**YOUR OBJECTIVE**
Copy out all of the material, matching it word for word.

(Structured object records)
---

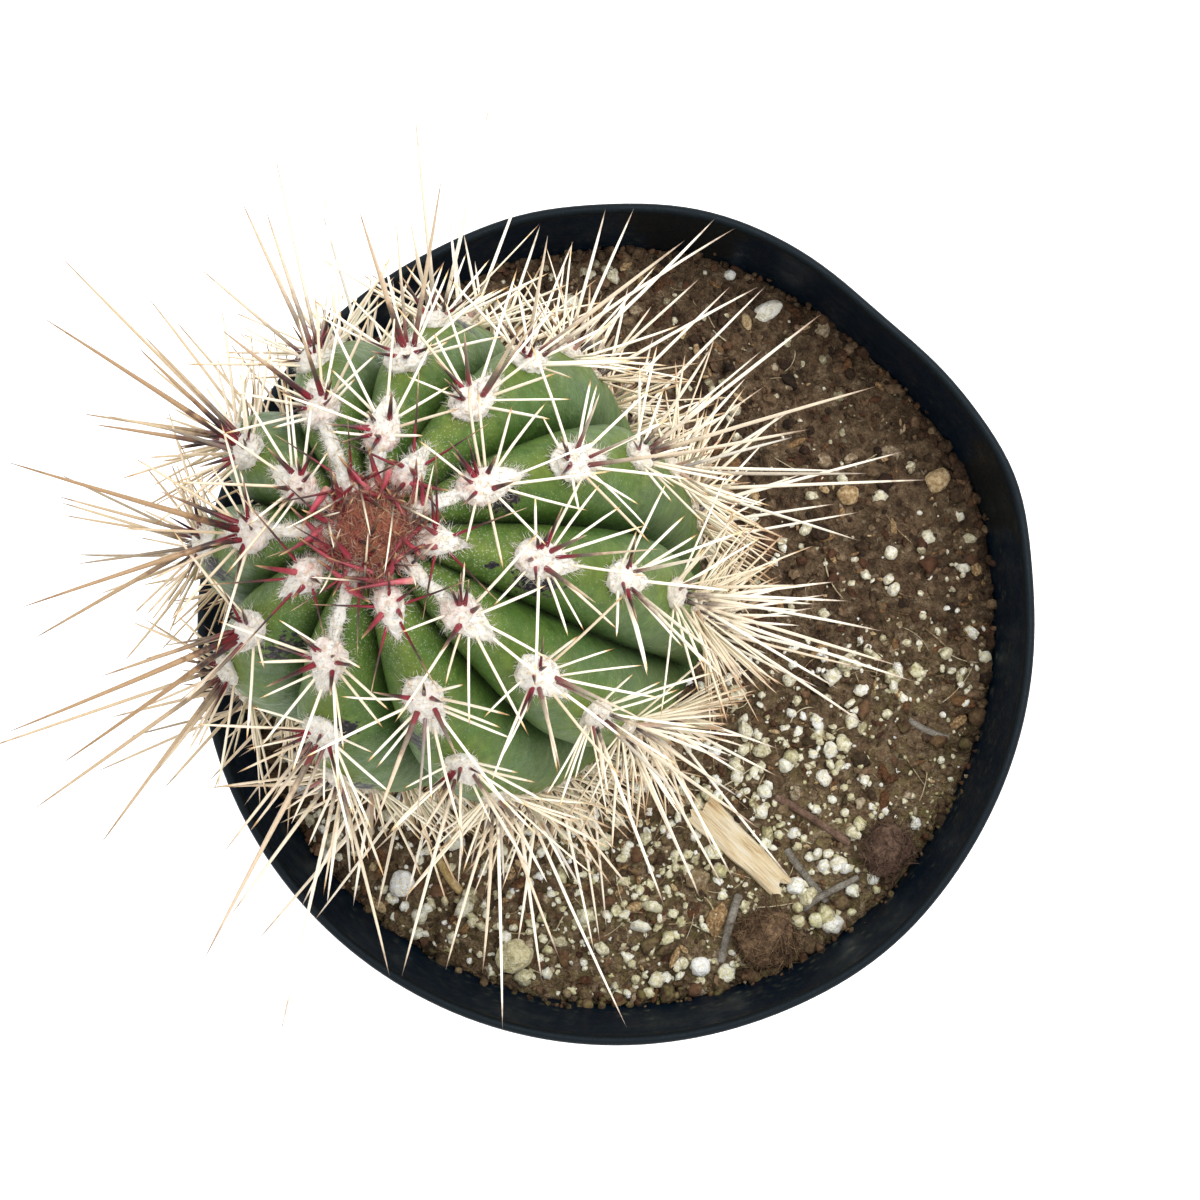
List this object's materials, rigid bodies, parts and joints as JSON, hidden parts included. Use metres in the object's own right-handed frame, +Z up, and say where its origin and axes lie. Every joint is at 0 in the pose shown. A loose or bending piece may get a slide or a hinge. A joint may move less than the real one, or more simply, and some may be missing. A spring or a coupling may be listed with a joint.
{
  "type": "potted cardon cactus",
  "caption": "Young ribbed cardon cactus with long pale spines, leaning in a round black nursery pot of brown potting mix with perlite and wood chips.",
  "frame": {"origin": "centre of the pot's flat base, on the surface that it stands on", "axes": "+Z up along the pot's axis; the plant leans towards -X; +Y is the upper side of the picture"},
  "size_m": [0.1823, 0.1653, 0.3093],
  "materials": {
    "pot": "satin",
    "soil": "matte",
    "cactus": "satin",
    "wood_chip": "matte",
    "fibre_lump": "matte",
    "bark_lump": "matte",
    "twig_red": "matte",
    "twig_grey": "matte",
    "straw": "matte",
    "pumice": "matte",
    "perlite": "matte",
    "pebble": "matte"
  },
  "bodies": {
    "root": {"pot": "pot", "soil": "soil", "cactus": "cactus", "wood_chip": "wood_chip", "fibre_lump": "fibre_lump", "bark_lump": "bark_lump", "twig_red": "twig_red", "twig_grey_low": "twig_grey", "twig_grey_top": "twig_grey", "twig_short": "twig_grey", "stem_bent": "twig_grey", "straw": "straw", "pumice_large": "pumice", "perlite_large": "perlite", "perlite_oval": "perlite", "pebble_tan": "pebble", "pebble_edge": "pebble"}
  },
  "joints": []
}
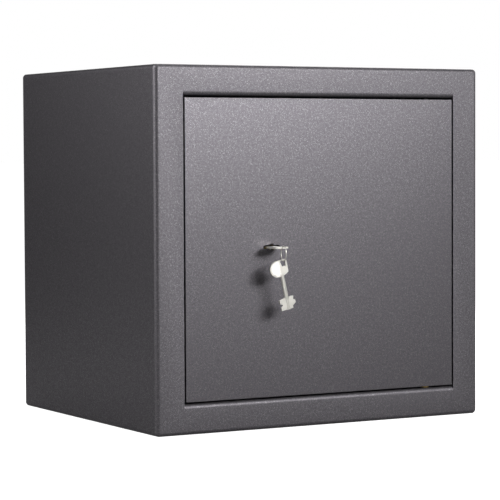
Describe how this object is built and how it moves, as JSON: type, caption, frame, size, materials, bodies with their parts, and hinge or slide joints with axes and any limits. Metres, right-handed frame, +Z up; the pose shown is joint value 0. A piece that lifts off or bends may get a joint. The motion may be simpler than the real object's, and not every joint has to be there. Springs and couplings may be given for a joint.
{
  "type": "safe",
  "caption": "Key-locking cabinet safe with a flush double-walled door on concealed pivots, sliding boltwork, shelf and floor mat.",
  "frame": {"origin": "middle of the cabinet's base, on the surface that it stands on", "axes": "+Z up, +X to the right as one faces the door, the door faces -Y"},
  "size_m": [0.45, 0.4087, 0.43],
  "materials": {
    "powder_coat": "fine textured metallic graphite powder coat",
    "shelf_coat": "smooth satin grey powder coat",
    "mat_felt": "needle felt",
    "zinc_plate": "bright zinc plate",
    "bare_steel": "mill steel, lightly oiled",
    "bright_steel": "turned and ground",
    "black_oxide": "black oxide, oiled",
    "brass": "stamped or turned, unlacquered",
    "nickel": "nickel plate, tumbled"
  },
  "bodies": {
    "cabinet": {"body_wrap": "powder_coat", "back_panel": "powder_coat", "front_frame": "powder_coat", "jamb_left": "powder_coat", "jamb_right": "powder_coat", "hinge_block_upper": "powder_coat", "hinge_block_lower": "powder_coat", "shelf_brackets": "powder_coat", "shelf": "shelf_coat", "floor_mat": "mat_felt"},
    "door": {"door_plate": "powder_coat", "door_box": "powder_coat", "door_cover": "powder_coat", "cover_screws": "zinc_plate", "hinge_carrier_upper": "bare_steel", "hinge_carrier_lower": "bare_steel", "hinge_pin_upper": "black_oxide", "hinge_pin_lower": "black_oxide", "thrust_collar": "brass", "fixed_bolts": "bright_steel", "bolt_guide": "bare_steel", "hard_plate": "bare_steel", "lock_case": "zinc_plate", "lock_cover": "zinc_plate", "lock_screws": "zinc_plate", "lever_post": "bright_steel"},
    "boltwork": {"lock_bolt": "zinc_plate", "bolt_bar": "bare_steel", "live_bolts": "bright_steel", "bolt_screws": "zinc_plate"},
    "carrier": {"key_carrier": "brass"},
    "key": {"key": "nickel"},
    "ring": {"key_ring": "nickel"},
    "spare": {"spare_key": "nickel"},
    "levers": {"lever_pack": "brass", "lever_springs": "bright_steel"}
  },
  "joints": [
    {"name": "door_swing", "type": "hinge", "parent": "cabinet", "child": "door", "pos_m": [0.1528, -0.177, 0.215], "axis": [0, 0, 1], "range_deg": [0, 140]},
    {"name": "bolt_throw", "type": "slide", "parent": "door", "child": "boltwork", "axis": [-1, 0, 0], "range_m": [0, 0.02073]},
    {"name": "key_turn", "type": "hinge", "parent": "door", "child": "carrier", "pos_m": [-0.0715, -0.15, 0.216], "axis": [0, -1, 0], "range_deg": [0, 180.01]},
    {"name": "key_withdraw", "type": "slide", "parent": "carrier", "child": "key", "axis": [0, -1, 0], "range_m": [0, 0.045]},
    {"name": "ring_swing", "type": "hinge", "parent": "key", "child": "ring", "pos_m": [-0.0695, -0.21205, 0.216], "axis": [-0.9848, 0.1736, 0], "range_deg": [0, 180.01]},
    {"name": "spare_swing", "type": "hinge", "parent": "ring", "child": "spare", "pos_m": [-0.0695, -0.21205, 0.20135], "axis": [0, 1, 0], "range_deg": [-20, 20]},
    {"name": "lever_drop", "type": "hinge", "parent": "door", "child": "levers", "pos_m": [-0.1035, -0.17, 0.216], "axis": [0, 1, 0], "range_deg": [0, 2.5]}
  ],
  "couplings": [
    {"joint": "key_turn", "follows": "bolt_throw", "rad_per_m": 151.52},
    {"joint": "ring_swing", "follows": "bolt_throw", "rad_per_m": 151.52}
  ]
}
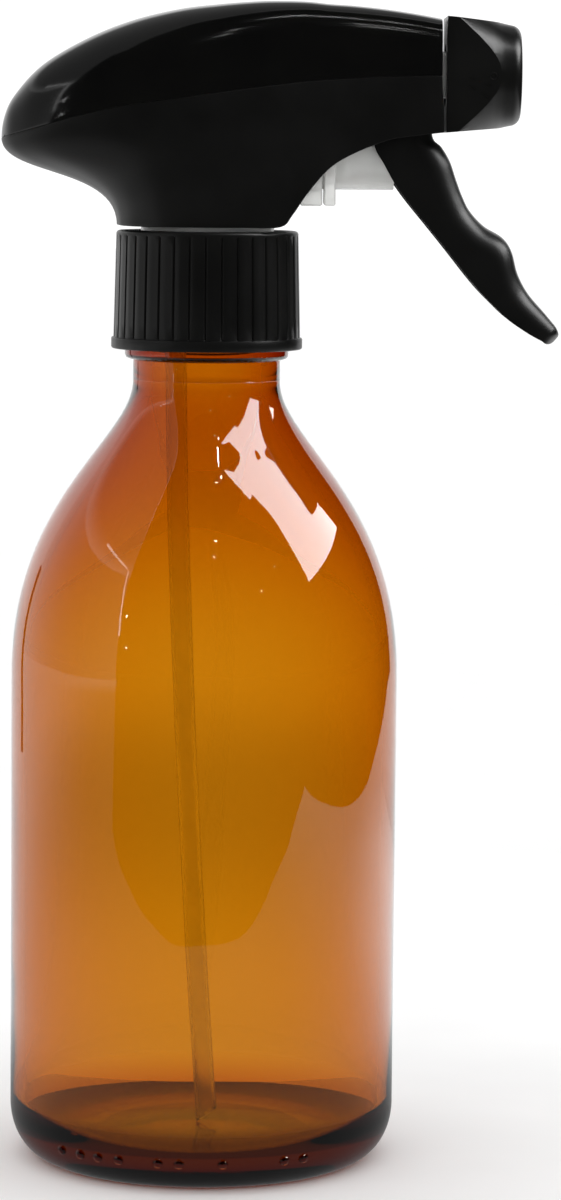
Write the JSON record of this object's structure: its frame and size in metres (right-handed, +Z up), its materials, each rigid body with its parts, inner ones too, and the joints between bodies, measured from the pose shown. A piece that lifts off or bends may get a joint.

---

**RESULT OF THIS TASK**
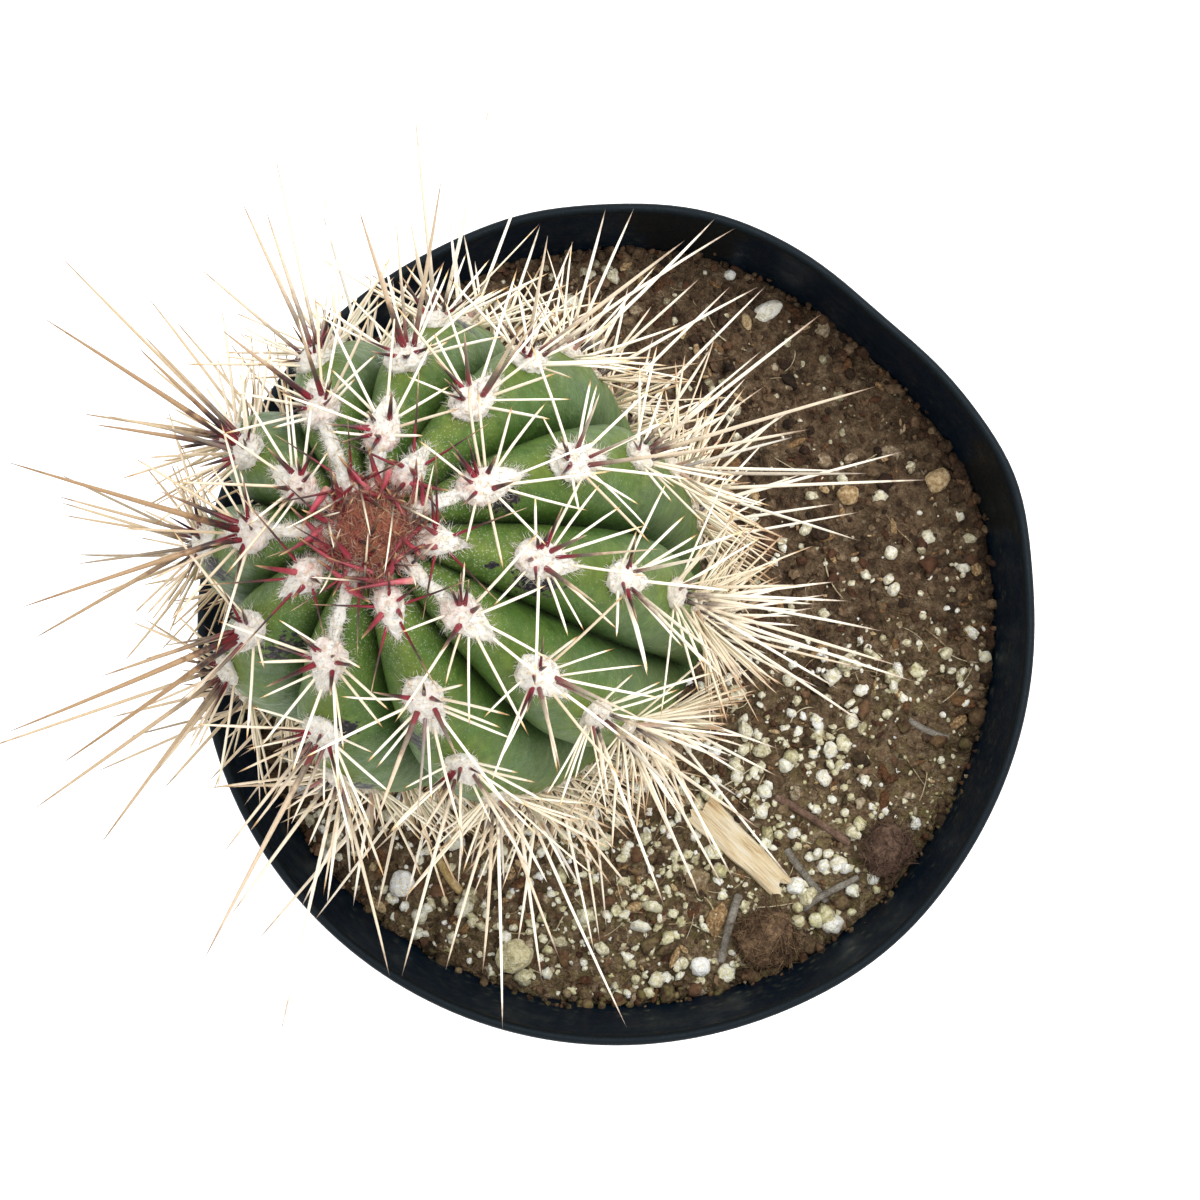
List this object's materials, rigid bodies, parts and joints as JSON, hidden parts included. Use metres in the object's own right-handed frame, +Z up, and say where its origin and axes lie. Every joint is at 0 in the pose shown. A loose or bending piece may get a slide or a hinge. A joint may move less than the real one, or more simply, and some may be missing. A spring or a coupling may be listed with a joint.
{
  "type": "potted cardon cactus",
  "caption": "Young ribbed cardon cactus with long pale spines, leaning in a round black nursery pot of brown potting mix with perlite and wood chips.",
  "frame": {"origin": "centre of the pot's flat base, on the surface that it stands on", "axes": "+Z up along the pot's axis; the plant leans towards -X; +Y is the upper side of the picture"},
  "size_m": [0.1823, 0.1653, 0.3093],
  "materials": {
    "pot": "satin",
    "soil": "matte",
    "cactus": "satin",
    "wood_chip": "matte",
    "fibre_lump": "matte",
    "bark_lump": "matte",
    "twig_red": "matte",
    "twig_grey": "matte",
    "straw": "matte",
    "pumice": "matte",
    "perlite": "matte",
    "pebble": "matte"
  },
  "bodies": {
    "root": {"pot": "pot", "soil": "soil", "cactus": "cactus", "wood_chip": "wood_chip", "fibre_lump": "fibre_lump", "bark_lump": "bark_lump", "twig_red": "twig_red", "twig_grey_low": "twig_grey", "twig_grey_top": "twig_grey", "twig_short": "twig_grey", "stem_bent": "twig_grey", "straw": "straw", "pumice_large": "pumice", "perlite_large": "perlite", "perlite_oval": "perlite", "pebble_tan": "pebble", "pebble_edge": "pebble"}
  },
  "joints": []
}
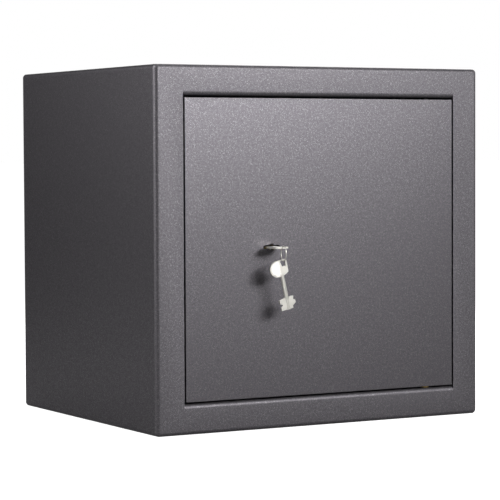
Describe how this object is built and how it moves, as JSON: type, caption, frame, size, materials, bodies with their parts, and hinge or slide joints with axes and any limits. Metres, right-handed frame, +Z up; the pose shown is joint value 0. A piece that lifts off or bends may get a joint. The motion may be simpler than the real object's, and not every joint has to be there. Springs and couplings may be given for a joint.
{
  "type": "safe",
  "caption": "Key-locking cabinet safe with a flush double-walled door on concealed pivots, sliding boltwork, shelf and floor mat.",
  "frame": {"origin": "middle of the cabinet's base, on the surface that it stands on", "axes": "+Z up, +X to the right as one faces the door, the door faces -Y"},
  "size_m": [0.45, 0.4087, 0.43],
  "materials": {
    "powder_coat": "fine textured metallic graphite powder coat",
    "shelf_coat": "smooth satin grey powder coat",
    "mat_felt": "needle felt",
    "zinc_plate": "bright zinc plate",
    "bare_steel": "mill steel, lightly oiled",
    "bright_steel": "turned and ground",
    "black_oxide": "black oxide, oiled",
    "brass": "stamped or turned, unlacquered",
    "nickel": "nickel plate, tumbled"
  },
  "bodies": {
    "cabinet": {"body_wrap": "powder_coat", "back_panel": "powder_coat", "front_frame": "powder_coat", "jamb_left": "powder_coat", "jamb_right": "powder_coat", "hinge_block_upper": "powder_coat", "hinge_block_lower": "powder_coat", "shelf_brackets": "powder_coat", "shelf": "shelf_coat", "floor_mat": "mat_felt"},
    "door": {"door_plate": "powder_coat", "door_box": "powder_coat", "door_cover": "powder_coat", "cover_screws": "zinc_plate", "hinge_carrier_upper": "bare_steel", "hinge_carrier_lower": "bare_steel", "hinge_pin_upper": "black_oxide", "hinge_pin_lower": "black_oxide", "thrust_collar": "brass", "fixed_bolts": "bright_steel", "bolt_guide": "bare_steel", "hard_plate": "bare_steel", "lock_case": "zinc_plate", "lock_cover": "zinc_plate", "lock_screws": "zinc_plate", "lever_post": "bright_steel"},
    "boltwork": {"lock_bolt": "zinc_plate", "bolt_bar": "bare_steel", "live_bolts": "bright_steel", "bolt_screws": "zinc_plate"},
    "carrier": {"key_carrier": "brass"},
    "key": {"key": "nickel"},
    "ring": {"key_ring": "nickel"},
    "spare": {"spare_key": "nickel"},
    "levers": {"lever_pack": "brass", "lever_springs": "bright_steel"}
  },
  "joints": [
    {"name": "door_swing", "type": "hinge", "parent": "cabinet", "child": "door", "pos_m": [0.1528, -0.177, 0.215], "axis": [0, 0, 1], "range_deg": [0, 140]},
    {"name": "bolt_throw", "type": "slide", "parent": "door", "child": "boltwork", "axis": [-1, 0, 0], "range_m": [0, 0.02073]},
    {"name": "key_turn", "type": "hinge", "parent": "door", "child": "carrier", "pos_m": [-0.0715, -0.15, 0.216], "axis": [0, -1, 0], "range_deg": [0, 180.01]},
    {"name": "key_withdraw", "type": "slide", "parent": "carrier", "child": "key", "axis": [0, -1, 0], "range_m": [0, 0.045]},
    {"name": "ring_swing", "type": "hinge", "parent": "key", "child": "ring", "pos_m": [-0.0695, -0.21205, 0.216], "axis": [-0.9848, 0.1736, 0], "range_deg": [0, 180.01]},
    {"name": "spare_swing", "type": "hinge", "parent": "ring", "child": "spare", "pos_m": [-0.0695, -0.21205, 0.20135], "axis": [0, 1, 0], "range_deg": [-20, 20]},
    {"name": "lever_drop", "type": "hinge", "parent": "door", "child": "levers", "pos_m": [-0.1035, -0.17, 0.216], "axis": [0, 1, 0], "range_deg": [0, 2.5]}
  ],
  "couplings": [
    {"joint": "key_turn", "follows": "bolt_throw", "rad_per_m": 151.52},
    {"joint": "ring_swing", "follows": "bolt_throw", "rad_per_m": 151.52}
  ]
}
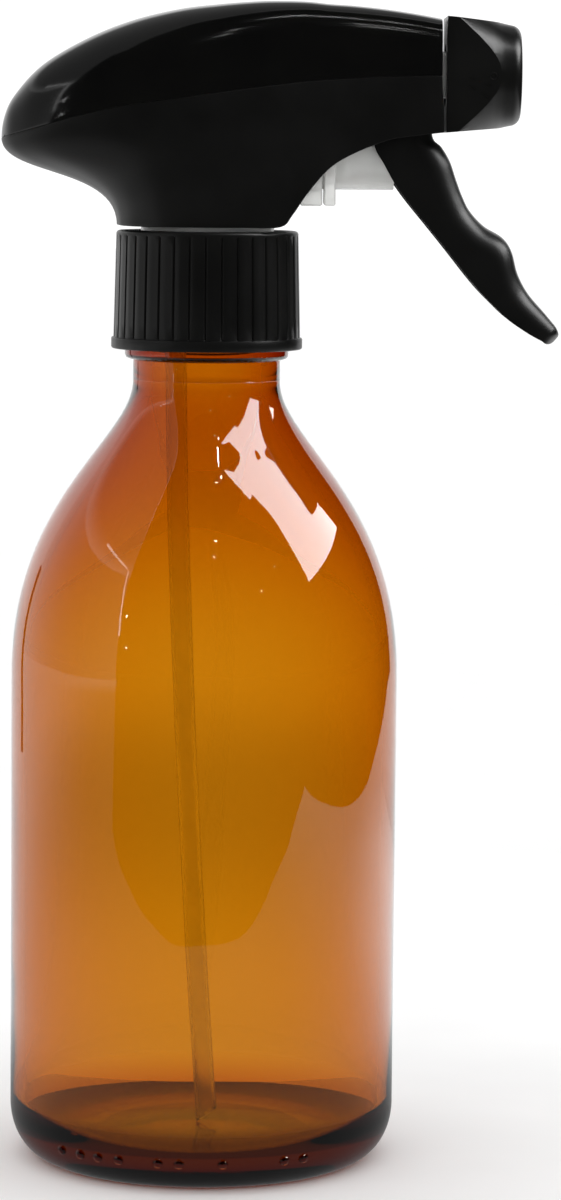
Write the JSON record of this object's structure: its frame and size in metres (right-handed, +Z up), its materials, each rigid body with its parts, inner ones too, and the joints between bodies, measured from the pose shown. A piece that lifts off or bends may get a joint.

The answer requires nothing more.